Dylan Lewis: With financials out of the way, why don't we talk about some of the more soft elements of the business? I'm thinking specifically here about the moat, Brian. What do you see when you look at it?
Brian Feroldi: Moat is super important when you're thinking about any investments. To my eyes, this company does have a somewhat of a moat. Right now, just their sheer amount of users that they have, they have a huge collection of data, a huge collection of pins and information about what their users like, what their users want to see. There is a social component to this. You can go on and you can check out your friends' boards, you can see what kind of things that they like, you can have people follow you. Those things do create somewhat of a network effect. The more users you have, the more pins you have, the more boards you have, and that does create somewhat of a flywheel that you could argue insulates them from competition.

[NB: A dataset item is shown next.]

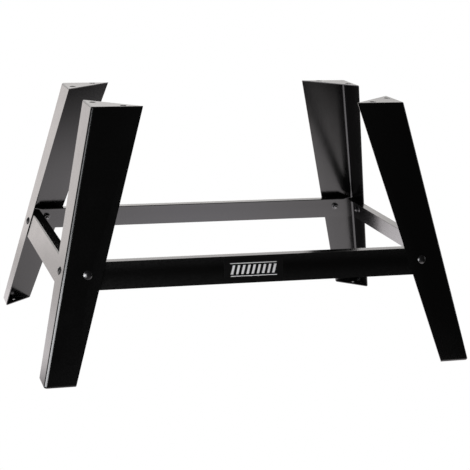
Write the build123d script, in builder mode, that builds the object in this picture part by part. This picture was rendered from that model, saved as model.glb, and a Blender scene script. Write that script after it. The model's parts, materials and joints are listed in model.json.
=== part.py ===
from build123d import *

import os
from math import atan, cos, radians, tan

# Bolted steel leg stand for a bench machine, in millimetres.
# Origin: middle of the footprint, on the floor. +X runs along the long rails, +Y to the back.

# Overall shape. Lengths and widths are taken between the outer corners of the legs.
height = 600
top_length, top_width = 752, 414
foot_length, foot_width = 1020, 738

# Sheet and folds.
sheet = 2
ridge_bend = 8
plate_bend = 4
rail_bend = 4
slit = 0.2

# Leg flanges: the wide one faces the front or back, the narrower one faces the side.
flange_top, flange_foot = 118, 72
side_share = 0.94

# Rails: an upright web with a level flange folded in along its top edge.
rail_top, rail_bottom = 264, 204
rail_flange = 24
corner_gap = 6.5
long_mitre, side_mitre = 15, 10

# Holes for the machine and the floor, measured in from the corner of the plate.
machine_hole, floor_hole = 15, 9
long_hole = (75, 14)
cross_hole = (15.5, 72)
foot_hole = (27, 19)

# Carriage bolts M8 x 16 and flange nuts.
bolt_height = 238
long_bolt_in, side_bolt_in = 56, 51
head_width, head_height, head_rim = 20, 4.6, 0.8
neck_width, neck_length, neck_hole = 8.4, 3.9, 8.8
thread, bolt_length, bolt_tip = 8, 16, 0.8
nut_width, nut_corner, nut_hole, nut_height = 13, 14.6, 8.2, 8
nut_flange, nut_rim, nut_cone = 17.9, 1.2, 2.6
nut_chamfer = 30

# Sticker on the front rail.
label_length, label_width, label_thickness, label_corner = 142, 54, 0.3, 3
label_middle = (-15, 234)

ends = {"front": -1, "back": 1}
sides = {"left": -1, "right": 1}

# How far the legs spread for each millimetre down, and the level thickness of a leaning sheet.
run_x = (foot_length - top_length) / 2 / height
run_y = (foot_width - top_width) / 2 / height
wall_x = sheet / cos(atan(run_x))
wall_y = sheet / cos(atan(run_y))


def ridge_x(z):
    return foot_length / 2 - run_x * z


def ridge_y(z):
    return foot_width / 2 - run_y * z


def flange(z):
    return flange_foot + (flange_top - flange_foot) * z / height


def side_flange(z):
    return wall_y + side_share * (flange(z) - wall_x)


def side_face(sx, inset=0):
    # Outer face of the side flanges, moved in by inset and facing out.
    return Plane((sx * foot_length / 2, 0, 0), x_dir=(0, sx, 0), z_dir=(sx, 0, run_x)).offset(-inset)


def end_face(sy, inset=0):
    # Outer face of the front or back flanges, moved in by inset and facing out.
    return Plane((0, sy * foot_width / 2, 0), x_dir=(-sy, 0, 0), z_dir=(0, sy, run_y)).offset(-inset)


def trim(*planes):
    # Keeps what lies behind each plane.
    for plane in planes:
        split(bisect_by=plane, keep=Keep.BOTTOM)


def fold(part, points, radius):
    # Rounds the edges of part that pass through the points.
    fillet([part.edges().sort_by_distance(point)[0] for point in points], radius)


def flange_limits(sx, sy):
    # Planes at the free edges of the two flanges and along the sloping edge of both plates.
    def front_end(z):
        return Vector(sx * (ridge_x(z) - flange(z)), sy * (ridge_y(z) - wall_y), z)

    def side_end(z):
        return Vector(sx * (ridge_x(z) - wall_x), sy * (ridge_y(z) - side_flange(z)), z)

    up_front = front_end(height) - front_end(0)
    up_side = side_end(height) - side_end(0)
    across = side_end(0) - front_end(0)
    front_limit = Plane(front_end(0), z_dir=Vector(0, sx, 0).cross(up_front) * -1)
    side_limit = Plane(side_end(0), z_dir=Vector(sy, 0, 0).cross(up_side))
    slope = Plane(front_end(0), z_dir=across.cross(up_front) * (sx * sy))
    return front_limit, side_limit, slope


def leg(name, sx, sy):
    def corner(z, inset):
        # Corner of the leg at this height, with the sheet's thickness taken off when inset is 1.
        return sx * (ridge_x(z) - inset * wall_x), sy * (ridge_y(z) - inset * wall_y)

    def on_fold(z, inset):
        x, y = corner(z, inset)
        return x - sx * flange(z) / 2, y, z

    reach_x, reach_y = foot_length / 2, foot_width / 2
    middle = height / 2
    with BuildPart() as hollow:
        with Locations((sx * reach_x / 2, sy * reach_y / 2, middle)):
            Box(reach_x, reach_y, height - 2 * sheet)
        trim(side_face(sx, sheet), end_face(sy, sheet))
        fold(hollow, [(*corner(middle, 1), middle)], ridge_bend - sheet)
        fold(hollow, [on_fold(sheet, 1), on_fold(height - sheet, 1)], plate_bend - sheet)

    with BuildPart() as slits:
        for z in (0, height):
            with Locations((sx * reach_x / 2, sy * (ridge_y(z) - ridge_bend - sheet) / 2, z)):
                Box(reach_x, ridge_y(z) - ridge_bend - sheet, 2 * sheet + slit)
        trim(side_face(sx, sheet))
        split(bisect_by=side_face(sx, sheet + slit), keep=Keep.TOP)

    with BuildPart() as leg:
        with Locations((sx * reach_x / 2, sy * reach_y / 2, middle)):
            Box(reach_x, reach_y, height)
        trim(side_face(sx), end_face(sy), *flange_limits(sx, sy))
        fold(leg, [(*corner(middle, 0), middle)], ridge_bend)
        fold(leg, [on_fold(0, 0), on_fold(height, 0)], plate_bend)
        add(hollow.part, mode=Mode.SUBTRACT)
        add(slits.part, mode=Mode.SUBTRACT)
        top_x, top_y = corner(height, 0)
        with Locations(*((top_x - sx * x, top_y - sy * y, height) for x, y in (long_hole, cross_hole))):
            Hole(machine_hole / 2, depth=2 * sheet)
        foot_x, foot_y = corner(0, 0)
        with Locations((foot_x - sx * foot_hole[0], foot_y - sy * foot_hole[1], 2 * sheet)):
            Hole(floor_hole / 2, depth=3 * sheet)
        for seat in (long_seat(sx, sy), side_seat(sx, sy)):
            with BuildSketch(seat):
                Rectangle(neck_hole, neck_hole)
            extrude(amount=2 * sheet, both=True, mode=Mode.SUBTRACT)

    leg.part.label = name
    export_step(leg.part, f"parts/{name}.step")


def long_seat(sx, sy):
    # Where a bolt through a front or back rail sits on the outside of a leg.
    x = sx * (ridge_x(bolt_height) - long_bolt_in)
    face = end_face(sy)
    return Plane((x, sy * ridge_y(bolt_height), bolt_height), x_dir=face.x_dir, z_dir=face.z_dir)


def side_seat(sx, sy):
    # Where a bolt through a side rail sits on the outside of a leg.
    y = sy * (ridge_y(bolt_height) - side_bolt_in)
    face = side_face(sx)
    return Plane((sx * ridge_x(bolt_height), y, bolt_height), x_dir=face.x_dir, z_dir=face.z_dir)


def rail(name, sx, sy):
    # sx is 0 for a long rail and sy is 0 for a side rail; the other one says which side it is on.
    out = sx + sy
    if sy:
        across, outer, wall, length, mitre = Plane.YZ, ridge_y, wall_y, foot_length, long_mitre
        inner_corner = ridge_x(rail_top) - wall_x
        stops = [side_face(end, sheet + corner_gap) for end in (-1, 1)]
        seats = [long_seat(end, sy) for end in (-1, 1)]
    else:
        across, outer, wall, length, mitre = Plane.XZ, ridge_x, wall_x, foot_width, side_mitre
        inner_corner = ridge_y(rail_top) - wall_y
        stops = [end_face(end, sheet + corner_gap) for end in (-1, 1)]
        seats = [side_seat(sx, end) for end in (-1, 1)]

    def web(z):
        # Outer face of the web, which lies on the inside of the legs.
        return outer(z) - wall

    edge = web(rail_top) - rail_flange
    fold_line = web(rail_top) - rail_bend
    with BuildPart() as rail:
        with BuildSketch(across) as section:
            with BuildLine():
                Polyline(
                    (out * web(rail_top), rail_top),
                    (out * web(rail_bottom), rail_bottom),
                    (out * (web(rail_bottom) - wall), rail_bottom),
                    (out * (web(rail_top - sheet) - wall), rail_top - sheet),
                    (out * edge, rail_top - sheet),
                    (out * edge, rail_top),
                    close=True,
                )
            make_face()
            outside = (out * web(rail_top), rail_top)
            inside = (out * (web(rail_top - sheet) - wall), rail_top - sheet)
            for (u, v), radius in ((outside, rail_bend), (inside, rail_bend - sheet)):
                fillet(section.vertices().sort_by_distance((u, v, 0))[0], radius)
        extrude(amount=length / 2, both=True)
        trim(*stops)

        # The flange is mitred back from each corner, clear of the fold.
        with BuildSketch(Plane.XY.offset(rail_top)):
            for end in (-1, 1):
                outline = [
                    (end * (inner_corner - mitre), out * fold_line),
                    (end * (inner_corner + rail_flange), out * fold_line),
                    (end * (inner_corner + rail_flange), out * (fold_line - rail_flange)),
                    (end * (inner_corner - mitre - rail_flange), out * (fold_line - rail_flange)),
                ]
                with BuildLine():
                    Polyline(*((u, v) if sy else (v, u) for u, v in outline), close=True)
                make_face()
        extrude(amount=-1.5 * sheet, mode=Mode.SUBTRACT)

        for seat in seats:
            with BuildSketch(seat.offset(-1.5 * sheet)):
                Rectangle(neck_hole, neck_hole)
            extrude(amount=2 * sheet, both=True, mode=Mode.SUBTRACT)

    rail.part.label = name
    export_step(rail.part, f"parts/{name}.step")


def bolt(name, seat):
    half = head_width / 2
    rise = head_height - head_rim
    dome = (half**2 + rise**2) / (2 * rise)
    through_axis = Plane(seat.origin, x_dir=seat.x_dir, z_dir=-seat.y_dir)
    with BuildPart() as bolt:
        with BuildSketch(through_axis):
            with BuildLine():
                Polyline((0, head_height), (0, 0), (half, 0), (half, head_rim))
                RadiusArc((half, head_rim), (0, head_height), -dome)
            make_face()
        revolve(axis=Axis(seat.origin, seat.z_dir))
        with BuildSketch(seat):
            Rectangle(neck_width, neck_width)
        extrude(amount=-neck_length)
        with BuildSketch(seat):
            Circle(thread / 2)
        extrude(amount=-bolt_length)
        tip = bolt.faces().sort_by_distance(seat.offset(-bolt_length).origin)[0]
        chamfer(tip.edges(), bolt_tip)
    bolt.part.label = name
    export_step(bolt.part, f"parts/{name}.step")


def nut(name, seat):
    # A hexagon that grows out of a round flange, with its outer corners turned off.
    bearing = seat.offset(-2 * sheet)
    through_axis = Plane(bearing.origin, x_dir=bearing.x_dir, z_dir=-bearing.y_dir)
    flange_radius, flat, corner = nut_flange / 2, nut_width / 2, nut_corner / 2
    with BuildPart() as nut:
        with BuildSketch(bearing):
            RegularPolygon(flat, 6, major_radius=False)
        extrude(amount=-nut_height)
        with BuildSketch(through_axis):
            with BuildLine():
                Polyline(
                    (0, 0),
                    (corner, 0),
                    (corner, (corner - flat) * tan(radians(nut_chamfer)) - nut_height),
                    (flat, -nut_height),
                    (0, -nut_height),
                    close=True,
                )
            make_face()
        revolve(axis=Axis(bearing.origin, bearing.z_dir), mode=Mode.INTERSECT)
        with BuildSketch(through_axis):
            with BuildLine():
                Polyline(
                    (0, 0),
                    (flange_radius, 0),
                    (flange_radius, -nut_rim),
                    (flat, -nut_cone),
                    (0, -nut_cone),
                    close=True,
                )
            make_face()
        revolve(axis=Axis(bearing.origin, bearing.z_dir))
        with BuildSketch(bearing):
            Circle(nut_hole / 2)
        extrude(amount=-nut_height, mode=Mode.SUBTRACT)
    nut.part.label = name
    export_step(nut.part, f"parts/{name}.step")


def label(name):
    x, z = label_middle
    face = end_face(ends["front"])
    middle = Plane((x, -(ridge_y(z) - wall_y), z), x_dir=face.x_dir, z_dir=face.z_dir)
    with BuildPart() as label:
        with BuildSketch(middle):
            RectangleRounded(label_length, label_width, label_corner)
        extrude(amount=label_thickness)
    label.part.label = name
    export_step(label.part, f"parts/{name}.step")


os.makedirs("parts", exist_ok=True)

for end, sy in ends.items():
    rail(f"rail_{end}", 0, sy)
    for side, sx in sides.items():
        leg(f"leg_{end}_{side}", sx, sy)
        for place, seat in ((f"{end}_{side}", long_seat(sx, sy)), (f"{side}_{end}", side_seat(sx, sy))):
            bolt(f"bolt_{place}", seat)
            nut(f"nut_{place}", seat)
for side, sx in sides.items():
    rail(f"rail_{side}", sx, 0)
label("label")
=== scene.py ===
import json
from math import pi, radians, sin

import bmesh
import bpy
from mathutils import Matrix, Vector


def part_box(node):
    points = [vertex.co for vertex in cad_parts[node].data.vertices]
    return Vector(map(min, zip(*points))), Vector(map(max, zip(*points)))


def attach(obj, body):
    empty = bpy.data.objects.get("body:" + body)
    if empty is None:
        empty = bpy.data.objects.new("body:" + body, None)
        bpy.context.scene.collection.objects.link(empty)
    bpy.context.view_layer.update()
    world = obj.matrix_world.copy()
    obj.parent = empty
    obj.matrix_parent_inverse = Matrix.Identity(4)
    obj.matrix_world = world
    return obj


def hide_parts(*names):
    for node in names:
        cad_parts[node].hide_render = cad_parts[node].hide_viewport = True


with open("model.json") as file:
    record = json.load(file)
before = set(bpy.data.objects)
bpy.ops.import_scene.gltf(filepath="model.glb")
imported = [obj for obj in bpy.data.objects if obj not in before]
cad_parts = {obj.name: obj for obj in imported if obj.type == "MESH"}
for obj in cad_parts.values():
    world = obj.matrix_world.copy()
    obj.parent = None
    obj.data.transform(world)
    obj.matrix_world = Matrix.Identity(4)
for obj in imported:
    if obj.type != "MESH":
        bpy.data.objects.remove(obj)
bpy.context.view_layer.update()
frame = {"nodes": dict(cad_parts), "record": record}  # bolted leg stand for a bench machine: legs, rails, bolts, flange nuts and a sticker
bpy.ops.object.select_all(action="DESELECT")
print("frame loaded:", len(frame["nodes"]), "CAD nodes")


def addNode(tree, kind, values=(), **choices):
    node = tree.nodes.new("ShaderNode" + kind)
    for name, choice in choices.items():
        setattr(node, name, choice)
    for name, value in dict(values).items():
        node.inputs[name].default_value = value
    return node


cameraSettings = {
    "place": (-0.9443, -3.3191, 1.0664),
    "heading": 16.30,  # degrees to the right of +Y
    "dip": 13.43,  # degrees below level
    "roll": 1.55,
    "lens": 108.77,  # millimetres, as the sensor's width is
    "sensor": 36,
    "farthest": 60,  # what lies farther off isn't drawn
}


def addCamera():
    s = cameraSettings
    bpy.ops.object.camera_add(location=s["place"])
    camera = bpy.context.object
    camera.name = "studioCamera"
    turn = Matrix.Rotation(-radians(s["heading"]), 3, "Z")
    tip = Matrix.Rotation(pi / 2 - radians(s["dip"]), 3, "X")
    roll = Matrix.Rotation(radians(s["roll"]), 3, "Z")
    camera.rotation_euler = (turn @ tip @ roll).to_euler()
    camera.data.lens = s["lens"]
    camera.data.sensor_width = s["sensor"]
    camera.data.clip_end = s["farthest"]
    bpy.context.scene.camera = camera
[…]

Lewis: Yeah. I think it's a little bit weaker than we'll see network effects from some of the other platforms. Facebook and Instagram probably have the strongest network effects in the social media space. Twitter's is pretty strong as well. I don't think Pinterest is quite on par with theirs. But there are a lot of elements there that, yes, the more people that are on there, the stronger the platform is going to be.
Feroldi: Yeah, I completely agree with that. The other thing that I think this company benefits from is, it does have a really strong brand. The fact that 90% of their users say they associate the brand with positivity, I think that gives them a very strong brand that should separate them in the long term from, say their rivals. They do have a statement in their S-1 that says, "We're the third most relevant brand in the U.S." I can see that. I know that in my life, my wife just loves Pinterest, probably more than almost any other company that I can think of. So I do think there is value in that Pinterest name.
Lewis: Yeah, Nick Sciple and I were talking about Pinterest before we hopped into the studio to tape the show. He made the joke most people will waste half an hour on Instagram or Facebook and not really feel so great about it. They'll feel like they just fell down a black hole for a while. If you're on Pinterest for half an hour, chances are you're doing stuff, you're finding inspiration, you're working through a project, something like that. People don't seem to have that same social media dread that they do with some of the other platforms out there with Pinterest.
Feroldi: Right, which is a very soft thing to talk about, but I do think that there is value there. So, does this company have a moat? I believe that it does. But there is an argument that it is not quite as strong as some other social media companies that we've talked about.
Lewis: All right, Brian, let's talk potential. We looked at that growth rate, that 60%-ish growth rate. The big question for me is, is this something that they can sustain, possibly even accelerate, especially the way that user growth is going for them?
Feroldi: This is an advertising play. The good news there for investors is that the advertising market is absolutely enormous. The total addressable market for digital advertising in 2018 was $272 billion. That number is expected to continue growing quickly and should reach $423 billion by 2022. If you could pretend that Pinterest could grab 1% of 2018's total pie, that would be $2.72 billion in revenue. To give you some perspective, that would be roughly four times the revenue that they pulled in in 2018. The pie that they're going after is so massive that even if they could just get 1% of it, there is plenty of room for them to grow.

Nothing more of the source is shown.